One of them is HPC Specialist Andrea Bordoni (PhD in physics), who participated in the Greenland research.
“In this ice loss case we had to define which kind of information we were trying to extract, before we decided a pipeline for an algorithm. Monitoring the global ice loss by using GPS had never been done before, not because it was particularly difficult, but because it was kind of a new angle to look into these data and extract something new. Thus, we had to develop an entirely new algorithm to be applied to these data, and a testing procedure to make sure the results were correct, says Andrea Bordoni.
“So, my role in the research was to implement the algorithm and compare with the expectations of the method, to see if this could be done differently. We repeated this loop until we got something that was scientifically sound, using our own tests, that we have designed to make sure that each step was correct. That’s the process when developing a new method, to make sure that everything we extract is actually in the data and not an artefact of the processing, here with a huge collaborative between DTU Space and DCC.”
Hardware, software… and brainware!
With around 400 servers placed in three buildings at DTU, DCC services are provided as central DTU services equally available to staff and students at all departments. Around 1500 users use the facility every year, and the facility is open 24/7. Users just have to login (anyone affiliated with DTU has an active account) and use the hardware and software to solve their problems or perform the data analysis they need.
If you want to meet the team, you must visit the second floor in building 324 at DTU Compute (the Department for Applied Mathematics and Computer Science).
“This is a research area for DTU Compute. Our department aims to lead the digital computing mindset, providing valuable knowledge in collaboration with other departments. When we meet people from other departments, we are often seen as DTU Compute employees, but we are just located here to be close to the generic competencies and activities of DTU Compute within HPC,” says Henning Christiansen.
At the same time, DCC would also like to emphasize that the service is about much more than just machines and programmes - as the example of the ground-breaking research on Greenland's ice loss shows.
“When you talk about computing, you need hardware, you need a computer, you need big fat computers and a lot of them, and you need software to run on top of it. What we are providing on top of that is the brainware. Take a moment to savour the word “Brain-Ware”, we like the word. It fits to a university environment,” says Henning Christiansen.
“There's basic stuff like do I even get scientifically valid results? It's not trivial on the computer. HPC is a powerful tool for boosting research, but it is not a tool that is easy to use. The same algorithm that runs well on a computer may not be optimal on a cluster. An inefficient workflow leads to a waste of resources. You don't need to do it harder. You need to do it smarter. And then you save energy. And it is important to make sure that the results are reliable, and even more, scientifically sound. Addressing all these issues takes what I call brainware.

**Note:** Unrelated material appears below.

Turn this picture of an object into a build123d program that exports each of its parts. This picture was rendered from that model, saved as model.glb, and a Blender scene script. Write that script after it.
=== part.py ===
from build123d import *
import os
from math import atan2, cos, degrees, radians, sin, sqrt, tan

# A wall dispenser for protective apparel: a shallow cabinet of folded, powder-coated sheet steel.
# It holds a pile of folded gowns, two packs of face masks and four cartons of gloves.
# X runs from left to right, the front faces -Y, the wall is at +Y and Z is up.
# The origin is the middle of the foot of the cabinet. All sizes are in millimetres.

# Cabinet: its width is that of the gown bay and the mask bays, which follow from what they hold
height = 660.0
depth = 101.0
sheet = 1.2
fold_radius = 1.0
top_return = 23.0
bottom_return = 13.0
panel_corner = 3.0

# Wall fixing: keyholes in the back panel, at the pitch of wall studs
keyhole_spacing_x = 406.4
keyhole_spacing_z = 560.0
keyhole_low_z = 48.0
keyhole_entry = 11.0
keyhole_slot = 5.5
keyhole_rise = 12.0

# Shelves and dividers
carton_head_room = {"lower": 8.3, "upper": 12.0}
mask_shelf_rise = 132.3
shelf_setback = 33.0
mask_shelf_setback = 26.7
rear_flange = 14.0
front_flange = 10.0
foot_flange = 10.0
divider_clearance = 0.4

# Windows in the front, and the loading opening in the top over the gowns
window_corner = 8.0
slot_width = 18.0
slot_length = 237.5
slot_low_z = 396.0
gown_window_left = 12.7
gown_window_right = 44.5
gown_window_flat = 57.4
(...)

Here, we can help.”
Guidance in using the services
Normally, when new students enter the DCC’s HPC facility, it is because they need to run calculations in relation to a project in their study. But half of the users are staff. DCC supports both students and staff by providing guidance on how to use the services.
“That's one important thing. How do you get access? How is it sustainable to do calculations on our machines? How can you perform calculations efficiently,” says HPC Specialist Nick Papior.

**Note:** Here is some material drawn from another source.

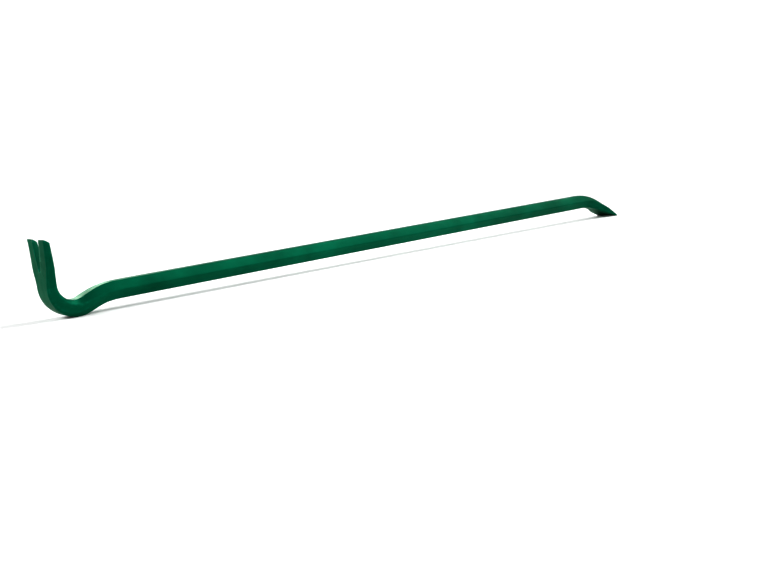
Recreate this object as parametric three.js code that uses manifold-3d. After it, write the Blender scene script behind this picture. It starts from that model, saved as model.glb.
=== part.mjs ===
// A gooseneck wrecking bar, or pry bar: one forging of hexagonal steel bar under green enamel.
// One end is flattened, split and turned up into a nail claw, and the other is drawn out into a chisel.
// Millimetres. +X runs along the shank from the claw to the chisel, and +Z is up. The bar lies at rest
// on the heel of its claw and on the chisel's edge, both at Z 0, with the middle of its length at X 0.
import * as THREE from "three";
import Module from "manifold-3d";
import { mergeVertices } from "three/addons/utils/BufferGeometryUtils.js";

const wasm = await Module();
wasm.setup();

// Driving dimensions.
const LENGTH = 900;
const HEX_FLATS = 19;

const CLAW = {
  lean: 2.6,
  length: 47,
  tipWidth: 39,
  middleWidth: 36.8,
  rootWidth: 26.8,
  tipThickness: 5.9,
  rootThickness: 10.4,
  bevelLength: 3.6,
  endThickness: 0.9,
};
const SLOT = { mouthWidth: 12.6, depth: 31, apexRadius: 1.8, wallLean: 37 };
const HEEL = { radius: 25, width: 22.4, middleThickness: 15, endThickness: 17.9, endFlatness: 0.32 };
const NECK = { rise: 21.6, length: 8.8, radius: 75 };
const CHISEL = {
  drop: 28.5,
  bendRadius: 84,
  length: 38,
  bendWidth: 25,
  middleWidth: 33.8,
  edgeWidth: 36.8,
  bendThickness: 12,
  bendFlatness: 0.7,
  edgeThickness: 1.8,
  groundLength: 18,
  groundThickness: 7.4,
};

// How the steel's edges are rounded, and how finely the shape is cut into flat facets.
const CORNER_RADIUS = 1.4;
const HEX_CORNER_FLAT = 0.9;
const FLAT_EDGE_CHAMFER = 1.3;
const THIN_EDGE_SHARE = 0.2;
const LONGEST_REACH_SHARE = 0.4;
const CORNER_STEPS = 2;
const STEP_ALONG_BLADE = 3;
const STEP_ALONG_NECK = 5;
const STEP_ALONG_SHANK = 60;
const DEGREES_PER_STEP = 4;
const SLOT_END_STEPS = 8;

// How far the solid that cuts the nail slot stands out of the claw.
const SLOT_OVERRUN = 4;
const SLOT_BACK_OVERRUN = 1;

const ENAMEL_GREEN = 0x005f3c;
const ENAMEL_ROUGHNESS = 0.42;

const radians = THREE.MathUtils.degToRad;
const mix = THREE.MathUtils.lerp;

// The centreline in the XZ plane, as legs that follow on from each other: straight ones and arcs.
const straight = (length, step) => ({
  length,
  turn: 0,
  steps: Math.ceil(length / step),
});
const bend = (radius, degrees) => ({
  length: radius * Math.abs(radians(degrees)),
  turn: radians(degrees),
  steps: Math.ceil(Math.abs(degrees) / DEGREES_PER_STEP),
});

function centreline(shankLength) {
  const legs = {
    claw: straight(CLAW.length, STEP_ALONG_BLADE),
    heel: bend(HEEL.radius, 90 - CLAW.lean + NECK.rise),
    neck: straight(NECK.length, STEP_ALONG_NECK),
    neckBend: bend(NECK.radius, -NECK.rise),
    shank: straight(shankLength, STEP_ALONG_SHANK),
    chiselBend: bend(CHISEL.bendRadius, -CHISEL.drop),
    chisel: straight(CHISEL.length, STEP_ALONG_BLADE),
  };
  const stations = [{ along: 0, x: 0, z: 0, heading: radians(CLAW.lean - 90) }];
  const ends = {};
  for (const [name, leg] of Object.entries(legs)) {
    for (let step = 0; step < leg.steps; step++) {
      const last = stations.at(-1);
      const turn = leg.turn / leg.steps;
      const stride = leg.length / leg.steps;
      const chord = turn === 0 ? stride : stride * (Math.sin(turn / 2) / (turn / 2));
      const aim = last.heading + turn / 2;
      stations.push({
        along: last.along + stride,
        x: last.x + chord * Math.cos(aim),
        z: last.z + chord * Math.sin(aim),
        heading: last.heading + turn,
      });
    }
    ends[name] = stations.at(-1).along;
  }
  return { stations, ends };
}

// A smooth curve through the given [at, value] pairs that never overshoots them.
function curveThrough(pairs) {
  const slopes = pairs.slice(1).map(([at, value], i) => (value - pairs[i][1]) / (at - pairs[i][0]));
  const tangents = pairs.map((_, i) => {
    const before = slopes[Math.max(i - 1, 0)];
    const after = slopes[Math.min(i, slopes.length - 1)];
    return before * after <= 0 ? 0 : (2 * before * after) / (before + after);
  });
  return (at) => {
    let i = 0;
    while (i < slopes.length - 1 && at > pairs[i + 1][0]) i++;
    const span = pairs[i + 1][0] - pairs[i][0];
    const t = THREE.MathUtils.clamp((at - pairs[i][0]) / span, 0, 1);
    const rest = 1 - t;
    return (
      rest * rest * (1 + 2 * t) * pairs[i][1] +
      t * rest * rest * span * tangents[i] +
      t * t * (3 - 2 * t) * pairs[i + 1][1] -
      t * t * rest * span * tangents[i + 1]
    );
  };
}

// How wide, how thick and how flat the bar is at each point along its centreline.
// flatness is 0 where the section is the plain hexagon and 1 where it is a flat blade.
function sectionCurves(ends) {
  const total = ends.chisel;
  const hexWidth = HEX_FLATS / Math.cos(Math.PI / 6) - HEX_CORNER_FLAT / Math.tan(Math.PI / 3);
  const middleOfHeel = mix(ends.claw, ends.heel, 0.5);
  const width = curveThrough([
    [0, CLAW.tipWidth],
    [CLAW.length / 2, CLAW.middleWidth],
    [ends.claw, CLAW.rootWidth],
    [ends.heel, HEEL.width],
    [ends.neckBend, hexWidth],
    [ends.shank, hexWidth],
    [ends.chiselBend, CHISEL.bendWidth],
    [total - CHISEL.length / 2, CHISEL.middleWidth],
    [total, CHISEL.edgeWidth],
  ]);
  const thickness = curveThrough([
    [0, CLAW.tipThickness],
    [ends.claw, CLAW.rootThickness],
    [middleOfHeel, HEEL.middleThickness],
    [ends.heel, HEEL.endThickness],
    [ends.neckBend, HEX_FLATS],
    [ends.shank, HEX_FLATS],
    [ends.chiselBend, CHISEL.bendThickness],
    [total - CHISEL.groundLength, CHISEL.groundThickness],
    [total, CHISEL.edgeThickness],
  ]);
  const flatness = curveThrough([
    [0, 1],
    [ends.claw, 1],
    [ends.heel, HEEL.endFlatness],
    [ends.neckBend, 0],
    [ends.shank, 0],
    [ends.chiselBend, CHISEL.bendFlatness],
    [total - CHISEL.groundLength, 1],
    [total, 1],
  ]);
  return { width, thickness, flatness };
}

// How much the bevel at the claw's tips takes off its inner side.
function bevelDepth(along) {
  const share = Math.max(0, 1 - along / CLAW.bevelLength);
  return share * (CLAW.tipThickness - CLAW.endThickness);
}

// One section of the bar: a ring of points [y, n], where n is how far the point is to the left of
// the centreline as it is walked. That is the inner side of the claw and the top of the shank.
function sectionRing(width, thickness, flatness) {
  const chamfer = Math.min(FLAT_EDGE_CHAMFER, THIN_EDGE_SHARE * thickness);
  const flatWidth = mix(width / 2, width - 2 * chamfer, flatness);
  const sideHeight = mix(HEX_CORNER_FLAT, thickness - 2 * chamfer, flatness);
  const corners = [
    [width, sideHeight],
    [flatWidth, thickness],
    [-flatWidth, thickness],
    [-width, sideHeight],
    [-width, -sideHeight],
    [-flatWidth, -thickness],
    [flatWidth, -thickness],
    [width, -sideHeight],
  ].map(([y, n]) => new THREE.Vector2(y / 2, n / 2));
  return corners.flatMap((corner, i) => {
    const previous = corners.at(i - 1);
    const next = corners[(i + 1) % corners.length];
    const shortest = Math.min(corner.distanceTo(previous), corner.distanceTo(next));
    const reach = Math.min(CORNER_RADIUS, LONGEST_REACH_SHARE * shortest);
    const start = corner.clone().add(previous.clone().sub(corner).setLength(reach));
    const end = corner.clone().add(next.clone().sub(corner).setLength(reach));
    return new THREE.QuadraticBezierCurve(start, corner, end).getPoints(CORNER_STEPS);
  });
}

// The point y across the bar and n to the left of its centreline, at a station on it.
function pointBeside({ x, z, heading }, y, n) {
  return [x - n * Math.sin(heading), y, z + n * Math.cos(heading)];
}

// The bar's skin: a ring of points at each station, joined ring to ring, with a fan over each end.
function barGeometry({ stations, ends }) {
  const { width, thickness, flatness } = sectionCurves(ends);
  const rings = stations.map((station) => {
    const { along } = station;
    const bevel = bevelDepth(along);
    const ring = sectionRing(width(along), thickness(along) - bevel, flatness(along));
    return ring.map(({ x: y, y: n }) => pointBeside(station, y, n - bevel / 2));
  });
  return loft(rings);
}

// A closed surface: the rings joined one to the next, with a fan of faces over each end.
function loft(rings) {
  const count = rings[0].length;
  const middleOf = (ring) => [0, 1, 2].map((axis) => ring.reduce((sum, p) => sum + p[axis], 0) / count);
  const points = [...rings.flat(), middleOf(rings[0]), middleOf(rings.at(-1))];
  const startMiddle = points.length - 2;
  const endMiddle = points.length - 1;
  const lastRing = count * (rings.length - 1);
  const faces = [];
  for (let side = 0; side < count; side++) {
    const beside = (side + 1) % count;
    faces.push([startMiddle, beside, side]);
    faces.push([endMiddle, lastRing + side, lastRing + beside]);
    for (let ring = 0; ring < lastRing; ring += count) {
      faces.push([ring + side, ring + beside, ring + count + side]);
      faces.push([ring + beside, ring + count + beside, ring + count + side]);
    }
  }
  const geometry = new THREE.BufferGeometry();
  geometry.setAttribute("position", new THREE.Float32BufferAttribute(points.flat(), 3));
  geometry.setIndex(faces.flat());
  return geometry;
}

// The nail slot in the claw, as the solid that is cut away: a V with a round end, whose walls lean
// apart towards the claw's inner side.
function slotGeometry({ stations, ends }) {
  const { thickness } = sectionCurves(ends);
  const halfAngle = Math.atan((SLOT.mouthWidth / 2 - SLOT.apexRadius) / SLOT.depth);
  const roundCentre = SLOT.depth - SLOT.apexRadius;
  const halfTurn = Math.PI / 2 - halfAngle;
  const mouthReach = SLOT.mouthWidth / 2 + SLOT_OVERRUN * Math.tan(halfAngle);
  const outlineGrownBy = (growth) => {
    const radius = SLOT.apexRadius + growth;
    const round = new THREE.EllipseCurve(roundCentre, 0, radius, radius, -halfTurn, halfTurn);
    const reach = mouthReach + growth / Math.cos(halfAngle);
    const sides = [-reach, reach].map((y) => new THREE.Vector2(-SLOT_OVERRUN, y));
    return [sides[0], ...round.getPoints(SLOT_END_STEPS), sides[1]];
  };
  const tip = stations[0];
  const ringAt = (heightOverBack) => {
    const growth = heightOverBack * Math.tan(radians(SLOT.wallLean));
    return outlineGrownBy(growth).map(({ x: along, y }) => {
      const station = {
        x: tip.x + along * Math.cos(tip.heading),
        z: tip.z + along * Math.sin(tip.heading),
        heading: tip.heading,
      };
      return pointBeside(station, y, heightOverBack - thickness(along) / 2);
    });
  };
  return loft([ringAt(-SLOT_BACK_OVERRUN), ringAt(HEX_FLATS)]);
}

function solidOf(geometry) {
  const bare = new THREE.BufferGeometry();
  bare.setAttribute("position", geometry.getAttribute("position"));
  bare.setIndex(geometry.getIndex());
  const merged = mergeVertices(bare, 1e-5);
  const mesh = new wasm.Mesh({
    numProp: 3,
    vertProperties: new Float32Array(merged.getAttribute("position").array),
    triVerts: new Uint32Array(merged.getIndex().array),
  });
  return new wasm.Manifold(mesh);
}

function geometryOf(solid) {
  const mesh = solid.getMesh();
  const geometry = new THREE.BufferGeometry();
  geometry.setAttribute("position", new THREE.BufferAttribute(mesh.vertProperties, 3));
  geometry.setIndex(new THREE.BufferAttribute(mesh.triVerts, 1));
  return geometry;
}

// Turns the bar about Y until the underside of the claw's heel and the chisel's edge are level,
// then stands it on Z 0 with the middle of its length at X 0.
function layAtRest(geometry) {
  const vertices = geometry.getAttribute("position");
  const points = Array.from({ length: vertices.count }, (_, i) =>
    new THREE.Vector3().fromBufferAttribute(vertices, i),
  );
  const half = LENGTH / 2;
  const edge = points.reduce((lowest, p) => (p.x > half && p.z < lowest.z ? p : lowest), points[0]);
  const slopes = points.filter((p) => p.x < half).map((p) => (edge.z - p.z) / (edge.x - p.x));
  geometry.rotateY(Math.atan(Math.max(...slopes)));
  geometry.computeBoundingBox();
  const { min, max } = geometry.boundingBox;
  return geometry.translate(-(min.x + max.x) / 2, 0, -min.z);
}

// The shank is as long as it takes to make the whole bar LENGTH long.
function forgedBar() {
  const trialShank = LENGTH / 2;
  const trialBar = barGeometry(centreline(trialShank));
  trialBar.computeBoundingBox();
  const { min, max } = trialBar.boundingBox;
  const path = centreline(trialShank + LENGTH - (max.x - min.x));
  const bar = solidOf(barGeometry(path)).subtract(solidOf(slotGeometry(path)));
  return layAtRest(geometryOf(bar));
}

const enamelledSteel = new THREE.MeshStandardMaterial({
  color: ENAMEL_GREEN,
  roughness: ENAMEL_ROUGHNESS,
  metalness: 0,
});

const pryBar = new THREE.Mesh(forgedBar(), enamelledSteel);
pryBar.name = "pry_bar";

const part = new THREE.Group();
part.add(pryBar);

export default part;
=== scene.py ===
"""A gooseneck wrecking bar, forged from one length of hexagonal steel bar and enamelled green.

Metres, in the CAD frame: +X runs along the shank from the claw to the chisel, +Z is up, and the bar
lies at rest on the heel of its claw and on its chisel's edge, both at Z 0.
"""

import math

import bmesh
import bpy
from mathutils import Matrix, Vector, noise


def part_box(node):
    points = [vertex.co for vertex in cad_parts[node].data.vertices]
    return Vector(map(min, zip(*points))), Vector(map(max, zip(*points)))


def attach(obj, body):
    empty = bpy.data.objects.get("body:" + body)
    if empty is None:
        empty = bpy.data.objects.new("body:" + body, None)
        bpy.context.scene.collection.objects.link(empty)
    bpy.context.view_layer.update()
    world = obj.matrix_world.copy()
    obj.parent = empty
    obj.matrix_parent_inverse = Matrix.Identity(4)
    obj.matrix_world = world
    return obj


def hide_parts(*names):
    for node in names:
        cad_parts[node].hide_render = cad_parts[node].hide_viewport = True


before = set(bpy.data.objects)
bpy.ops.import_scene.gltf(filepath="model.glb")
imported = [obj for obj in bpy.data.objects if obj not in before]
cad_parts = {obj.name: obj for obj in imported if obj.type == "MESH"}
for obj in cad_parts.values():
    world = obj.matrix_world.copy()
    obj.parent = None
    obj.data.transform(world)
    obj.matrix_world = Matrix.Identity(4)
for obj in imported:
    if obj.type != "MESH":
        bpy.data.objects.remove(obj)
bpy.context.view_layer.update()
scene = bpy.context.scene

MM = 0.001

# The forging's driving dimensions, the same as the CAD part's.
BAR_LENGTH = 900 * MM
HEX_FLATS = 19 * MM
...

“The other thing is the software aspect, how to use software, how to compile software? How can you make efficient use of that particular software that you are interested in? There are certain limits. But if they need a specific program to analyse data or run a calculation, they can come and ask. We can install it for them, and if they have doubts about using the software, we can help them understand it better and ensure efficient use.”
“When you buy access to high-performance computing facilities in a cloud, you will have the hardware and basic software. And if you are skilled enough, manage to make efficient use of these resources. But not all people are, and the learning curve can be steep. Our core business is providing the human level on top. Helping the users to make good usage of the resources. We can also be involved more in depth in the project itself. So maybe people come with a problem, and we can have a discussion and help them figure out how to solve their problem in our kind of environment - the high-performance computing landscape,” Andrea Bordoni adds.
Not a linear process
A large part of research resources today heavily utilizes tools based on Artificial Intelligence (AI) and Machine Learning (ML). In the past it was more number crunching.

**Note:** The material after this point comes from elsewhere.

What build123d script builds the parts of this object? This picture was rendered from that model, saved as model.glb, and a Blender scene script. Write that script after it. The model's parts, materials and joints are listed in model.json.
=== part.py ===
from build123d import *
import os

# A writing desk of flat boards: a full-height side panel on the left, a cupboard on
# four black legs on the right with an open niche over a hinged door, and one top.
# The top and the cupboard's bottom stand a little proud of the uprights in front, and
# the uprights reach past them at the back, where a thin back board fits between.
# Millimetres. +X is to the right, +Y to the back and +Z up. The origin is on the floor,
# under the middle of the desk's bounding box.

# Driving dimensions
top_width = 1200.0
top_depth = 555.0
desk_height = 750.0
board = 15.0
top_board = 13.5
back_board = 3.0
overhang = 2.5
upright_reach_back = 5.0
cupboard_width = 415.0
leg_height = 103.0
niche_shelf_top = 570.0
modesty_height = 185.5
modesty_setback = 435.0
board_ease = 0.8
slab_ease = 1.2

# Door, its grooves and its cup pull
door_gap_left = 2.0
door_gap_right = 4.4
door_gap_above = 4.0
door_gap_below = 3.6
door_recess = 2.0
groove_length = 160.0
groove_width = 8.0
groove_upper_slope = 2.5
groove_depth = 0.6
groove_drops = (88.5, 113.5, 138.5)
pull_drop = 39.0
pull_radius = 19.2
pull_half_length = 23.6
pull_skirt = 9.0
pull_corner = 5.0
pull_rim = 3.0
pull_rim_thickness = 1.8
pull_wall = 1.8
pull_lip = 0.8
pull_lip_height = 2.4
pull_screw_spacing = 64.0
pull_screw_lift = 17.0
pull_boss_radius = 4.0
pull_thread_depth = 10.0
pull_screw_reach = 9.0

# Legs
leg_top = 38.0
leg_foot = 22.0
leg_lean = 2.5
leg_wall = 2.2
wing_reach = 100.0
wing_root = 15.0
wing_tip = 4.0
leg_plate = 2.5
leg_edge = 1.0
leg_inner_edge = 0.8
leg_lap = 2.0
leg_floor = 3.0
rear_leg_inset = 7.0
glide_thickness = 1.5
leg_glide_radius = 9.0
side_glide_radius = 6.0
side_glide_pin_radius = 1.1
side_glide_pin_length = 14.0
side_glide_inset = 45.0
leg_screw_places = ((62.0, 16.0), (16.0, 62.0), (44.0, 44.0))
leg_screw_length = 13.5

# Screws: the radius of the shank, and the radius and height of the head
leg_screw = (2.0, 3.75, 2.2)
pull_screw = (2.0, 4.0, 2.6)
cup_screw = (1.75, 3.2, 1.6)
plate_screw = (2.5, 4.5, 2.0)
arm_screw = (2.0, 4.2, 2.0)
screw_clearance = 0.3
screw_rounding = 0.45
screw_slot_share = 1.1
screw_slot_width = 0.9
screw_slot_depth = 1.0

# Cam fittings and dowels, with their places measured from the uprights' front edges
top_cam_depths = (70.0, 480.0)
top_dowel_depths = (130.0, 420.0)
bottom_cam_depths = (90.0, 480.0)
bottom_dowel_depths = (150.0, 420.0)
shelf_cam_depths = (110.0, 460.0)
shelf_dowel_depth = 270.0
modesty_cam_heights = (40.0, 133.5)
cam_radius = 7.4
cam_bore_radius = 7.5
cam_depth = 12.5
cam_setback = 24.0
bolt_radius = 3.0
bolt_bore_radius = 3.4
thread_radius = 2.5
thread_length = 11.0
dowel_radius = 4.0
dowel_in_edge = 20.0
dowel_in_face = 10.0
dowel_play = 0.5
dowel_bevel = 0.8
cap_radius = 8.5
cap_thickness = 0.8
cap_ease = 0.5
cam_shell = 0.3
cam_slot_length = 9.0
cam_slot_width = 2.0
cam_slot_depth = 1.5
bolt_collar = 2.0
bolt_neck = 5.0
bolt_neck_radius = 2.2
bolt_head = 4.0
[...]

So, a common misconception among users today is that data processing is a linear process, which it is not, Andrea Bordoni explains:
“Researchers are experts in their field and not so much in using these new tools like ML. Or they just realise, that there is a great difference between handling a small amount of data on their local machine and then upscaling to much more data and having a strategy on how to manage the data in that volume.”
For instance, having too much data can lead to storage issues; transferring data to and from the computational resources can dramatically slow down the processing if not done correctly.
Sometimes, DCC meets researchers who have signed a contract for a project that includes analysing a vast amount of data, but they lack the necessary resources or infrastructure to manage this data. Unfortunately, they have not thought about that before.
“Some researchers are traditionally already well aware of these things. They could easily run their workflow on their own on a cloud service. But what we see, especially when these tools are becoming widespread in fields without a traditional computational background, people barely know how to really start the program or understand when it's running, and if it’s running correctly. They don’t know if the program is compatible with the resources they have and how long it would take to get results out of these things.”
Therefore, Andrea Bordoni, Nick Papior, and their colleagues analyse project use, data requirement and code, as one entity, and advise based on their interaction.
A unique service for a university
The free HPC service is quite unique in the universities’ landscape.
“Universities may have some test facilities, but definitely not at the level that we are providing here. I mean, any student can just log in and run whatever they want” says Nick Papior.
DCC services contributed to many scientific papers, but the exact number is not easy to get. The team knows when they have helped, like in the Greenland research, and the results are published. But many people just use the service as part of their research, and don’t mention DCC. Half of the users are students, and their projects are normally not published.
The team knows for sure that they have around 400 servers - clustered together, many of them equipped with GPU cards, and the facility runs around four million tasks every year.